In Washington, the State Department used unusually strong language Tuesday to deny a claim by Israeli Prime Minister Ehud Olmert that he personally was able to convince President Bush to order that Secretary of State Condoleezza Rice abstain on the resolution, which she had negotiated.Ok, simply matter, Olmert took credit for something and the US says he's lying. The reason for this attack on Gaza is because there's an election coming and the reason there's an election coming is because Olmert is facing corruption charges so lying, that is beyond the usual call of mainstream politics and zionist politics in particular, may well be his main line of business.
Olmert's claim is "wholly inaccurate as to describing the situation, just 100 percent, totally, completely not true," spokesman Sean McCormack said. He said Rice had recommended that the United States abstain.
But googling around names like Rice, Olmert, Bush and words like UN, resolution and so on, there are a lot of articles on this and a lot of detail, particularly in what Olmert actually claimed.
Today's Independent in the UK has a piece on it:
Israel's prime minister Ehud Olmert boasted that he in effect instructed George Bush not to vote for the UN resolution on a Gaza ceasefire, leaving Condoleezza Rice, who had, "cooked it up... pretty shamed".But these aren't simply "press reports". They are claims made by the Prime Minister of a state that receives more aid from America than other country in the world. Let's look at the IHT. It carries all the same detail about Olmert's proud boast but it also carries a stronger denial by US officialdom:
In an extraordinary speech, Mr Olmert also claimed yesterday that the US President confessed to him that he did not even know the wording of last week's crucial resolution, the most important international diplomatic step at the time in an attempt to end the conflict. The US was the only Security Council member to abstain.
Mr Olmert said: "Mr Bush gave an order to the Secretary of State Rice and she did not vote in favour of it – a resolution she cooked up, phrased, organised and manoeuvred for. She was left pretty shamed and abstained on a resolution she arranged."
The Israeli Premier described how he had telephoned the White House and demanded to talk to the President after learning, with just 10 minutes to go before the vote, that Ms Rice intended to support the resolution.
"I looked for President Bush and they told me he was in Philadelphia making a speech," said Mr Olmert. "I said, 'I don't care. I have to talk to him now'. They got him off the podium, brought him to another room and I spoke to him. I told him, 'You can't vote in favour of this resolution'. He said, 'Listen, I don't know about it, I didn't see it, I'm not familiar with the phrasing'."
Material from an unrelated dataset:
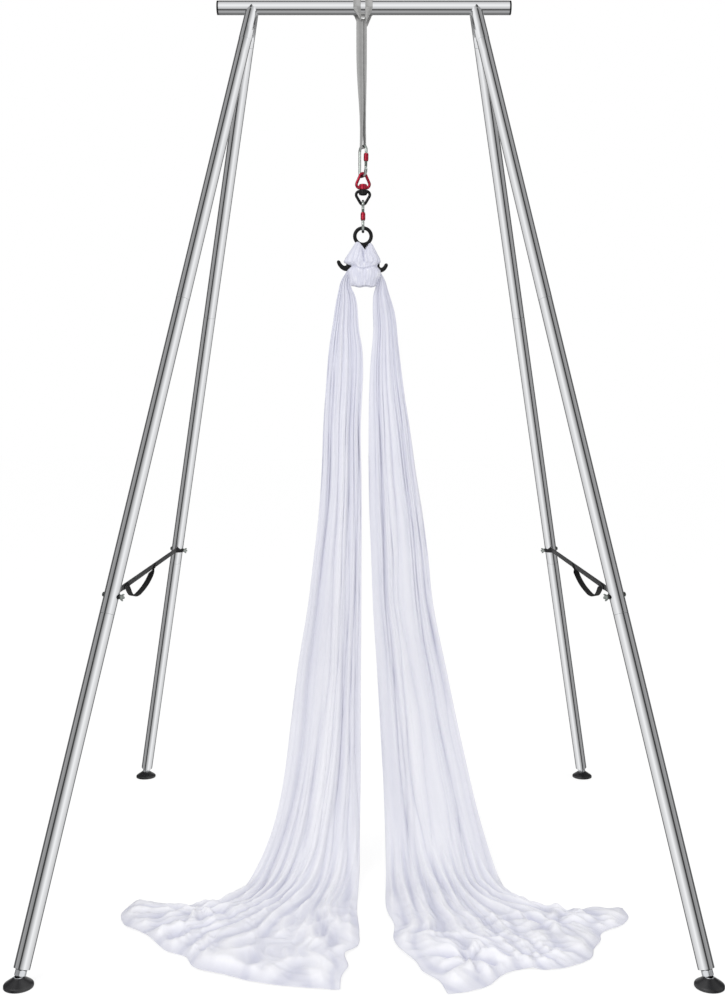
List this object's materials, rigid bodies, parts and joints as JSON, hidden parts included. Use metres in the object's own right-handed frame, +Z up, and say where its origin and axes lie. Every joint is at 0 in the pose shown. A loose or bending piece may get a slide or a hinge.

Mr Olmert then apparently brusquely told President Bush: "I'm familiar with it. You can't vote in favour."
A White House spokesman said: "I've seen these press reports, they are inaccurate."
The State Department disputed Olmert's account. "Her recommendation was to abstain; that was her recommendation all along," said an official, speaking on condition of anonymity because of the delicate nature of the matter....Ok, he's notoriously dishonest even by politician and zionist standards but would even he have told such a whopper? and why?
After the vote, Rice said the United States "fully supports" the resolution, which called for "an immediate, durable and fully respected cease-fire leading to the full withdrawal of Israeli forces from Gaza," but opted to abstain to see the outcome of an Egyptian-French peace initiative.
Rice did not respond to Olmert's remarks, which were unusual even in the context of the secretary's occasionally bumpy relationship with the prime minister, according to the official.
The same story is now all over the net but Yahoo, even Yahoo Canada, probably gets more passing trade than most news services:
The resolution, passed Jan. 8 in a 14-0 vote, "calls for an immediate, durable and fully respected ceasefire, leading to the full withdrawal of Israeli forces from Gaza."I'm not sure everyone would agree with that but who's lying here, Sean McCormack or Ehud Olmert?
"I said: 'Get me President Bush on the phone,"' Olmert said Monday in a speech in the southern Israeli city of Ashkelon. "They said he was in the middle of giving a speech in Philadelphia. I said I didn't care: 'I need to talk to him now.' He got off the podium and spoke to me."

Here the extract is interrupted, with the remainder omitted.